Last year, Katy and Steve installed a free-standing wood-burning stove in their living room, in lieu of a full-blown fireplace, and it's proven itself as a fantastic addition to their home. I'm trying to figure out how this could work in my place. Where? When? How much? I have no answers to these questions, and realistically can't do anything about it for this winter season. But I can supplement my need for a while by figuring it all out, and daydreaming about what could be. So here are three of my favorites I found browsing the worldwide internets. If you have any idea where to actually BUY anything like any of these, please send tips my way. I really prefer these design styles to any of the more modern examples I've been able to find in my browsing. The top one is my favorite.

Friday, September 25, 2009

Loving Wallpaper.

I feel the need to wallpaper something, especially since this happened. Crazily I think I could do my kitchen? This Julia Rothman pattern for Hygge & West called Daydream* might go well, and it's relatively neutral. But I can't decide if I think the whole bird obsession is too trendy?

A much bolder option, Crested Fireback, from Anthropologie caught my eye in the recent catalog. This would be really dramatic, and go well in the kitchen, but would clash I think with the general groove of the rest of the place.

For starters I think doing something a little smaller and less important in the grand scheme of things would be a good move. Like the linen closet. I could choose just about any pattern by Ferm Living, also for Hygge & West. This one is Wildflower.

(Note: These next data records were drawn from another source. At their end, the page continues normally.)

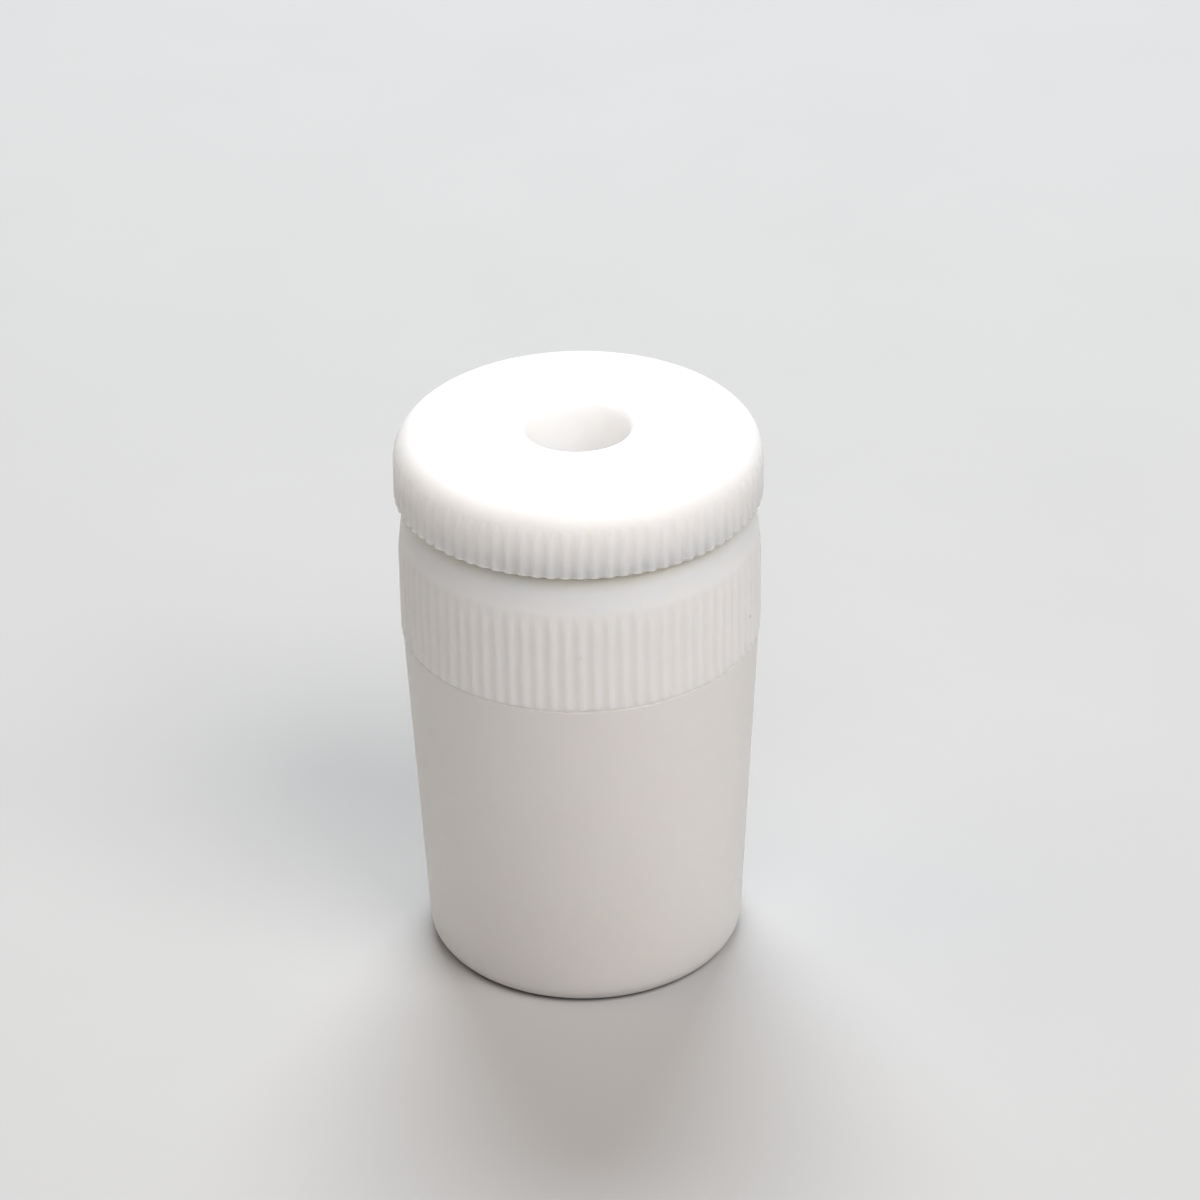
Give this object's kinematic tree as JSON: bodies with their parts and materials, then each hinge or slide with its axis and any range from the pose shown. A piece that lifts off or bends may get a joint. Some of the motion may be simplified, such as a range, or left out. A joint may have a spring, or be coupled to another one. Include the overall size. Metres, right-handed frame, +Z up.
{
  "type": "screw-down stirrer gland",
  "caption": "Screw-down stirrer gland: a tapered cone with a ribbed collar and a ribbed screw cap with a central shaft hole over a stack of seal rings.",
  "frame": {"origin": "centre of the small bottom face of the cone, on the shaft axis", "axes": "+Z up along the shaft axis, from the small end of the cone to the cap"},
  "size_m": [0.0352, 0.0352, 0.0561],
  "materials": {
    "ptfe_body": "satin, waxy PTFE",
    "ptfe_cap": "satin, waxy PTFE",
    "ptfe_ring": "satin, waxy PTFE",
    "seal_rubber": "matt black fluoro rubber"
  },
  "bodies": {
    "gland": {"gland_body": "ptfe_body", "seat_ring": "ptfe_ring", "o_ring_1": "seal_rubber", "spacer_ring_1": "ptfe_ring", "o_ring_2": "seal_rubber", "spacer_ring_2": "ptfe_ring", "o_ring_3": "seal_rubber"},
    "follower": {"thrust_ring": "ptfe_ring"},
    "cap": {"gland_cap": "ptfe_cap"}
  },
  "joints": [
    {"name": "cap_lift", "type": "slide", "parent": "gland", "child": "follower", "axis": [0, 0, 1], "range_m": [0, 0.01]},
    {"name": "cap_turn", "type": "hinge", "parent": "follower", "child": "cap", "pos_m": [0, 0, 0.05], "axis": [0, 0, 1], "range_deg": [0, 1440]}
  ],
  "couplings": [
    {"joint": "cap_lift", "follows": "cap_turn", "m_per_rad": 0.00039789}
  ]
}
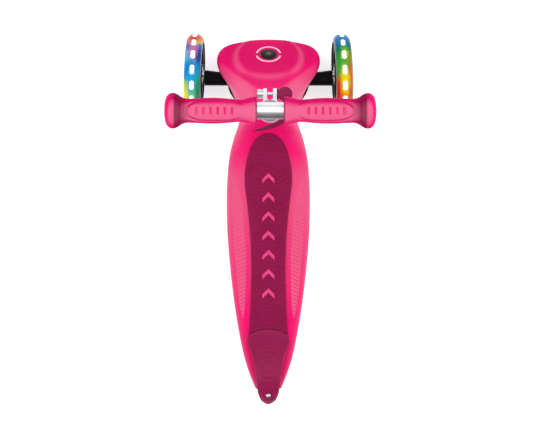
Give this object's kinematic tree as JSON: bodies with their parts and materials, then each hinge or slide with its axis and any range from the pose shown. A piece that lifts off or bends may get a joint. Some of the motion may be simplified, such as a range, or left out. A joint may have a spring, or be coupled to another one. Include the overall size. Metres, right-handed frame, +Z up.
{
  "type": "kick scooter",
  "caption": "Three-wheeled lean-to-steer kick scooter with a moulded deck, light-up front wheels, telescopic T-bar, grips and a rear foot brake.",
  "frame": {"origin": "on the ground, midway across the width and midway along the length, under the deck", "axes": "+Y forward towards the front wheels, +Z up towards the handlebar, +X to the rider's right"},
  "size_m": [0.28, 0.5519, 0.6757],
  "materials": {
    "pink_shell": "hot pink moulded plastic, satin sheen",
    "black_nylon": "glass-filled nylon, fine texture",
    "pad_rubber": "dark pink moulded rubber with fine ribs",
    "accent_pink": "pink moulded rubber",
    "zinc": "zinc plated steel",
    "anodised_tube": "brushed and clear anodised",
    "silver_alloy": "fine cast alloy, tumbled",
    "dark_pink": "dark pink moulded nylon, satin",
    "grip_pink": "hot pink soft grip, satin",
    "gloss_black": "gloss black dome",
    "spring_steel": "bright wire",
    "truck_black": "black glass-filled nylon, satin",
    "bush_white": "natural acetal",
    "elastomer": "firm rubber spring",
    "left_tyre": "clear cast urethane, tinted",
    "right_tyre": "clear cast urethane, tinted",
    "light_white": "clear light guide, glowing white",
    "hub_dark": "smoky dark plastic",
    "hub_cap": "silver painted plastic",
    "bearing_steel": "ground bearing steel",
    "rear_tyre": "cast urethane, satin"
  },
  "bodies": {
    "deck": {"deck_shell": "pink_shell", "deck_core": "black_nylon", "grip_pad": "pad_rubber", "pad_accents": "accent_pink", "core_screws": "zinc", "steering_head": "black_nylon", "head_screws": "zinc", "lower_column": "anodised_tube", "column_bolt": "zinc", "column_bush": "dark_pink", "clamp_collar": "silver_alloy", "clamp_bolt": "zinc", "clamp_nut": "zinc", "clamp_saddle": "black_nylon", "kingpin_bolt": "zinc", "kingpin_nut": "zinc", "kingpin_washers": "zinc", "lock_spring": "spring_steel", "rear_axle_bolt": "zinc", "rear_axle_nut": "zinc", "rear_axle_washers": "zinc", "brake_pin": "zinc", "brake_spring": "spring_steel"},
    "tbar": {"upper_column": "anodised_tube", "tube_guide": "black_nylon", "handlebar_tube": "anodised_tube", "bar_plugs": "black_nylon", "grip_left": "grip_pink", "grip_right": "grip_pink"},
    "lever": {"clamp_lever": "dark_pink", "lever_pin": "zinc"},
    "button": {"lock_button": "gloss_black"},
    "truck": {"truck_frame": "truck_black", "truck_bushes": "bush_white", "steering_elastomer": "elastomer", "front_axle_bolts": "zinc", "front_axle_washers": "zinc"},
    "wheel_left": {"left_tyre": "left_tyre", "left_light_ring": "light_white", "left_hub": "hub_dark", "left_bearings": "bearing_steel", "left_spacer": "zinc", "left_cap": "hub_cap"},
    "wheel_right": {"right_tyre": "right_tyre", "right_light_ring": "light_white", "right_hub": "hub_dark", "right_bearings": "bearing_steel", "right_spacer": "zinc", "right_cap": "hub_cap"},
    "wheel_rear": {"rear_tyre": "rear_tyre", "rear_hub": "black_nylon", "rear_bearings": "bearing_steel", "rear_spacer": "zinc"},
    "brake": {"brake_fender": "dark_pink", "brake_screw": "zinc"}
  },
  "joints": [
    {"name": "tbar_height", "type": "slide", "parent": "deck", "child": "tbar", "axis": [0, -0.1942, 0.981], "range_m": [0, 0.1]},
    {"name": "clamp_release", "type": "hinge", "parent": "deck", "child": "lever", "pos_m": [0.0204, 0.08613, 0.55324], "axis": [0, -0.1942, 0.981], "range_deg": [0, 150]},
    {"name": "lock_press", "type": "slide", "parent": "deck", "child": "button", "axis": [0, -0.6508, -0.7593], "range_m": [0, 0.004], "stiffness_N_per_m": 300, "deforming": ["lock_spring"]},
    {"name": "lean_steer", "type": "hinge", "parent": "deck", "child": "truck", "pos_m": [0, 0.17866, 0.06], "axis": [0, 0.6508, 0.7593], "range_deg": [-15, 15], "stiffness_Nm_per_rad": 60},
    {"name": "front_left_spin", "type": "hinge", "parent": "truck", "child": "wheel_left", "pos_m": [-0.1095, 0.216, 0.06], "axis": [0.9982, -0.0418, 0.0436], "continuous": true},
    {"name": "front_right_spin", "type": "hinge", "parent": "truck", "child": "wheel_right", "pos_m": [0.1095, 0.216, 0.06], "axis": [0.9982, 0.0418, -0.0436], "continuous": true},
    {"name": "rear_spin", "type": "hinge", "parent": "deck", "child": "wheel_rear", "pos_m": [0, -0.232, 0.04], "axis": [1, 0, 0], "continuous": true},
    {"name": "brake_press", "type": "hinge", "parent": "deck", "child": "brake", "pos_m": [0, -0.176, 0.059], "axis": [1, 0, 0], "range_deg": [0, 2], "stiffness_Nm_per_rad": 0.6, "springref_deg": -8.59}
  ]
}
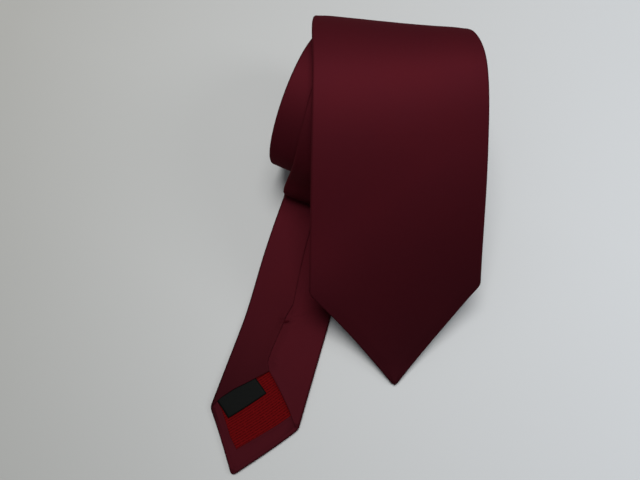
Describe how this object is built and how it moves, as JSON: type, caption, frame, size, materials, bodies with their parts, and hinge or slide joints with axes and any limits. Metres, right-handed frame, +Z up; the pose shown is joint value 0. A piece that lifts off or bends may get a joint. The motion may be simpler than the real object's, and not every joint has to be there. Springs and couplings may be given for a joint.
{
  "type": "necktie",
  "caption": "Pointed satin necktie rolled up from its folded neck, wide blade lapped over the front of the roll and narrow tail fanned out flat, reverse side up.",
  "frame": {"origin": "centre of the flat where the roll rests on the table, midway between the ends of the roll's inner turns", "axes": "+Z up; X along the roll's axis; the tail runs out along -Y, and the blade's lap runs out over the front between -Y and +X"},
  "size_m": [0.1258, 0.2358, 0.0868],
  "materials": {
    "satin": "burgundy microfibre satin, soft sheen",
    "tipping": "bright red ribbed lining",
    "label": "black woven satin ribbon, no lettering",
    "interlining": "brushed wool-blend interlining",
    "thread": "burgundy sewing thread"
  },
  "bodies": {
    "roll": {"blade_shell_outer_turn": "satin", "blade_shell_inner_turns": "satin", "neck_gusset": "satin", "tail_shell_rolled": "satin", "interlining_rolled": "interlining", "slip_stitch_rolled": "thread"},
    "blade": {"blade_shell_lap": "satin", "interlining_lap": "interlining", "blade_tipping": "tipping", "slip_stitch_lap": "thread", "blade_bar_tack": "thread", "keeper_loop": "satin"},
    "tail": {"tail_shell_laid": "satin", "interlining_laid": "interlining", "slip_stitch_laid": "thread", "tail_bar_tack": "thread"},
    "tail_end": {"tail_shell_end": "satin", "interlining_end": "interlining", "tail_tipping": "tipping", "slip_stitch_end": "thread"},
    "label": {"care_label": "label"}
  },
  "joints": [
    {"name": "blade_lift", "type": "hinge", "parent": "roll", "child": "blade", "pos_m": [0.016, 0.00684, 0.0868], "axis": [-0.9205, -0.3907, 0], "range_deg": [0, 60]},
    {"name": "tail_swing", "type": "hinge", "parent": "roll", "child": "tail", "pos_m": [-0.01924, -0.05108, 0.0015], "axis": [0, 0, -1], "range_deg": [0, 35]},
    {"name": "tail_lift", "type": "hinge", "parent": "tail", "child": "tail_end", "pos_m": [0.00544, -0.11875, 0.003], "axis": [-0.9976, -0.0698, 0], "range_deg": [0, 75]},
    {"name": "label_flip", "type": "hinge", "parent": "tail_end", "child": "label", "pos_m": [-0.0084, -0.1559, 0.003], "axis": [-0.596, -0.803, 0], "range_deg": [0, 100]}
  ]
}
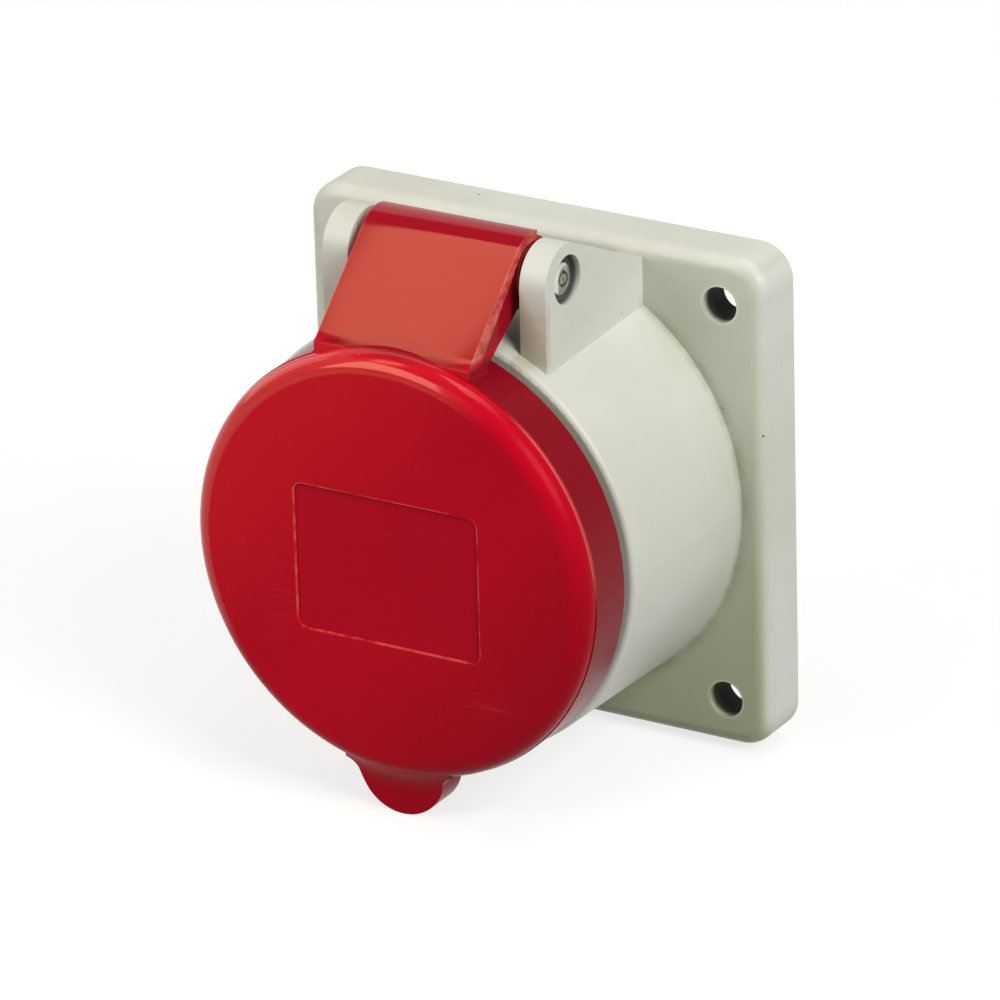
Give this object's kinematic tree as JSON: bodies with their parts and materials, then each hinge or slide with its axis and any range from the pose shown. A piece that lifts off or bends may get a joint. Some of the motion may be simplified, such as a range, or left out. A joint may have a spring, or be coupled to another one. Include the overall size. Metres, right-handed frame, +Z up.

And then there's this one A Bloomsbury Life posted a while ago, by Timourous Beasties, called London. What's especially wonderful about this is it looks all old school French toile, but the vignettes are actually contemporary depictions of general life you'd see today. Skateboarding. Cellphones. Punks hanging out. I love it.

And then I go back to an all-time fave, ROMO. These blossoms have always pleased me...

...until I just saw this. Again with the birds. What can I say? I like them! These colors could quite possibly be a perfect compliment to the rest of the stuff going on around my little house. I need to order a sample somehow to be sure. And then reconsider doing the little hallway instead of the closet. How do you ever decide?

*via Simple Lovely

Sunday, August 23, 2009

I'm Grinning.

This is really very exciting. The fabulous Lisa Borgnes Giramonti, who keeps the blog A Bloomsbury Life, arguably my favorite blog on decorating, travel, and attitudes about life in general, has agreed to use my design as her banner!

I've been a regular reader of A Bloomsbury Life since January and had often thought about designing a banner for it because her posts are filled with gobs of imagery and inspiration for creating one. She writes with such personality and has impeccable taste in decorating, fabrics, shops, art, travel, literature... I could go on and on. It's like she takes you on a little journey with her as she continues to design and enhance her home. And she's so REAL about it – it totally adds to the allure. I've written before about her here and here. But really you should just go read it for yourself.

Thursday, August 20, 2009

Chicken and Normandy Cow.


Picked these two* up from my frame guy this week thanks to a surprise visit from my parents and I'm absolutely in love. I'm guessing I've had them for about 6 years. The price tags on the plastic sleeves were worn yellow. Not sure if you can tell but the wood frames have a little detail and are both brown and black. This morning I got a little sidetracked before work trying to fit them into the wall they belong on without hammering in any new nails. The placement isn't right yet, but they go so well with the room and what's up there – and I am so crazy about them – I wanted to share.

This wall is all sort of farm and old west stuff. That little black and white photograph on the bookshelf is my Mom on a tractor, about 3 or 4 years old. She's wearing those old school leather, sorta like high-top, little kid shoes. Also on the wall is my "Cowgirls at the Round-up 1911" framed poster** that I also love. The message underneath it reads, "The emancipation of women may have started not with the vote, nor in the cities where women marched and carried signs and protested, but rather when they mounted a good cowhorse and realized how different and fine the view. From the back of a horse, the world looked wider". Oh, how I love a big sky.

*The artist is Julian Williams, but they are actually greeting cards from the company Two Bad Mice.

**Photo adapted from a portrait taken at the second annual Pendleton Round-up in Oregon, courtesy Hamley & Co., Pendleton, Oregon. Quote from
The Cowgirls, courtesy Joyce Gibson Roach.

Monday, August 17, 2009

Regrouping.

I spent another amazing weekend away from home in Michigan and thankfully took today off to float back to earth. Last week didn't count, as I continued as if I was still on vacation while going to work, and let everything else slide. Lots of cleaning, laundry, wrapping up projects, a trip to Target, groceries and rearranging my bedroom in my future.

On a side note: In part of my dream last night, I was in an old, rusty Bronco or Range Rover with one of my childhood friend's mothers at the wheel. She was wearing a straw cowboy hat and barreling through a field of tall grass, taller than the hood and reaching at least half way up the windows. The noise of that grass as we burst through it was incredible. And the thrill of being unable to see where we were headed as we bumped and bounced forward in the sunshine and blur of maize is something I'd like to carry around with me today.

Image by d.jane.85 via Flickr.

Sunday, August 2, 2009

Sanna.




I may have to order this chair. (Christmas present from M&D). For the living room. First one that's made me really ready to act.

In this fabric. Can't tell here really, but it matches perfectly. And it's shockingly comfortable.